# What do you have in your exo terra vivs



## dannyj (Jan 23, 2007)

Just got a exo terra viv just interested in what everyone has in theirs?

What can survive just by heatmat other than snake and spider?


----------



## salad dodger (Feb 13, 2007)

try geckos,
frogs,
mantids,
phasmids,
beetles,
assassins,
pedes,
to name a few


----------



## Dale42 (Dec 27, 2007)

yeah i have kept anoles in them, and i have frogs in 1 and yeah are fine, if you set it up right they can look really good but i have found its a right pain to keep the glass clean as i think the water marks mark it quite badly


----------



## captaincarot (Mar 20, 2008)

Dale42 said:


> yeah i have kept anoles in them, and i have frogs in 1 and yeah are fine, if you set it up right they can look really good but i have found its a right pain to keep the glass clean as i think the water marks mark it quite badly


beaclean will get the glass spotless, for the 3 seconds before your tree frogs jump all over it again.

i've got frogs, frogs ,frogs,frogs and oh yeah more frogs in mine.


----------



## Andy b 1 (May 14, 2007)

corn snake in my 45 X45


----------



## Brat (Oct 7, 2007)

45x45x45 - Crested Gecko.


----------



## jaysnakeman (May 10, 2006)

ive got a white lipped pit viper in my 45x45x60


----------



## Andy b 1 (May 14, 2007)

shouldnt you have that in a reinforced cage at all?


----------



## jaysnakeman (May 10, 2006)

Andy b 1 said:


> shouldnt you have that in a reinforced cage at all?


why? in normal use an exo terra is perfectly strong enough


----------



## 955i (Aug 17, 2007)

Dartfrogs in one (60x45x45) and carpet chameleons in the other two (45x45x60)


----------



## Harrison (Feb 29, 2008)

Cresties in a 60x60x60 cm and a nice empty 30x30x45 which is still looking for an inhabitant!


----------



## missloo (Jun 30, 2008)

i have miliis (barking geckos) in my setup just with a heatmat


----------



## spend_day (Apr 10, 2008)

3 fire belly newts in a 45x45x45


----------



## Harrison (Feb 29, 2008)

spend_day said:


> 3 fire belly newts in a 45x45x45


RAmen! :2thumb:

It's all about the beer volcanoes.

RAmen!


----------



## amphib-fan1990 (Jun 3, 2008)

got ma crestie in mine


----------



## Pliskens_Chains (Jun 8, 2008)

captaincarot said:


> beaclean will get the glass spotless, for the 3 seconds before your tree frogs jump all over it again.
> 
> i've got frogs, frogs ,frogs,frogs and oh yeah more frogs in mine.


 yep me too frogs, frogs and oh yeah some frogs lol


----------



## jonnydotcom (Sep 8, 2006)

I got a reptile radiator and a 5.0 tube in my 60x45x60,

only cos i cant decide what to get to put init:whistling2:


----------



## PRS (Dec 31, 2007)

Chile Rose T in mine


----------



## Doodles (Aug 4, 2007)

Waglers temple viper in a 12x12x18 but she is only young at the moment.


----------



## Demonique (May 5, 2007)

I've got the largest size exo-terras.
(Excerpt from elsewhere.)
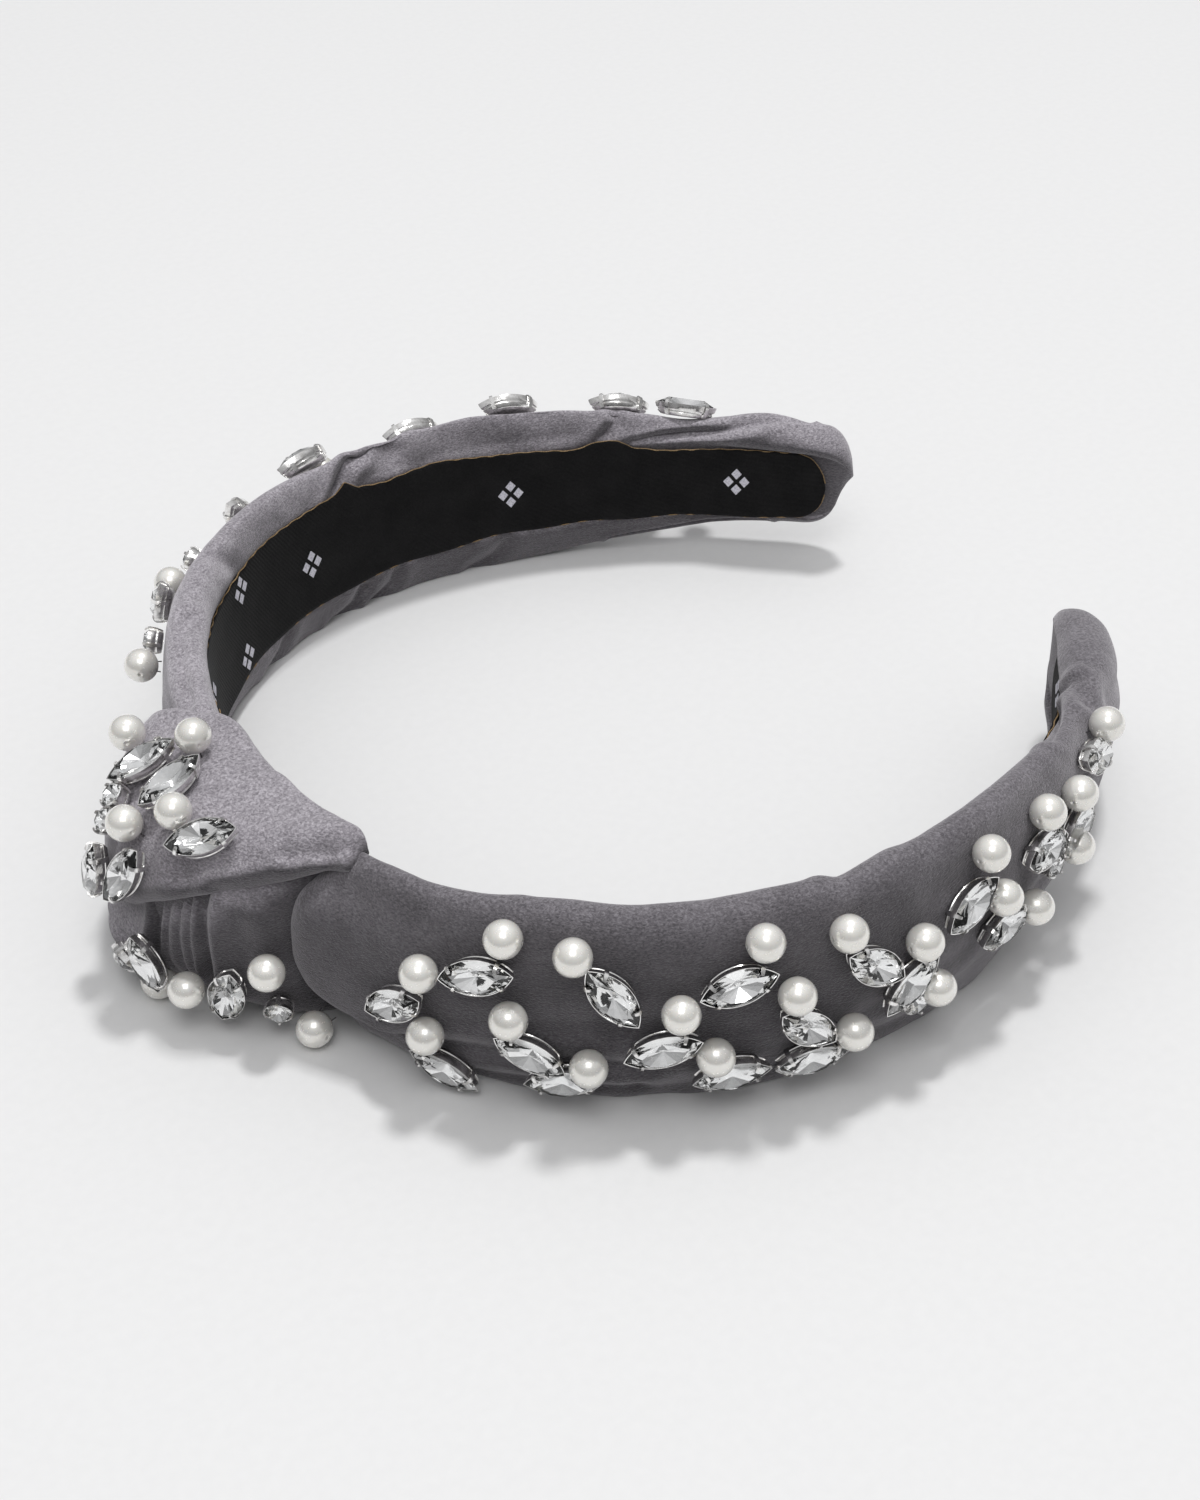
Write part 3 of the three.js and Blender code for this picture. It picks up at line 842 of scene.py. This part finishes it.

One of them houses a male Bob Clark albino boa and the other one houses a m/f het albino pair.

They're good vivs, but one bad thing about them is that they're not really stackable unless you build shelves for them


----------



## vetdebbie (Jan 4, 2008)

Pygmy chameleons and salamanders.


----------



## sarahking20 (Apr 12, 2008)

i have pygmy chams in 12"x12"x12" & 12"x12"x18"
also red eyed tree frogs in 18"x18"x24"


----------



## 955i (Aug 17, 2007)

Dart frogs and carpet chameleons:2thumb:


----------



## littlejay (May 25, 2008)

Small Chameleons,baby Cresty,locust hatching tubs and errrr plant cuttings.!
littlejay


----------



## Spikebrit (Oct 23, 2006)

long tails lizards and green anoles in mine. Tho i've modifed my exo's and extended them to make them higher .


----------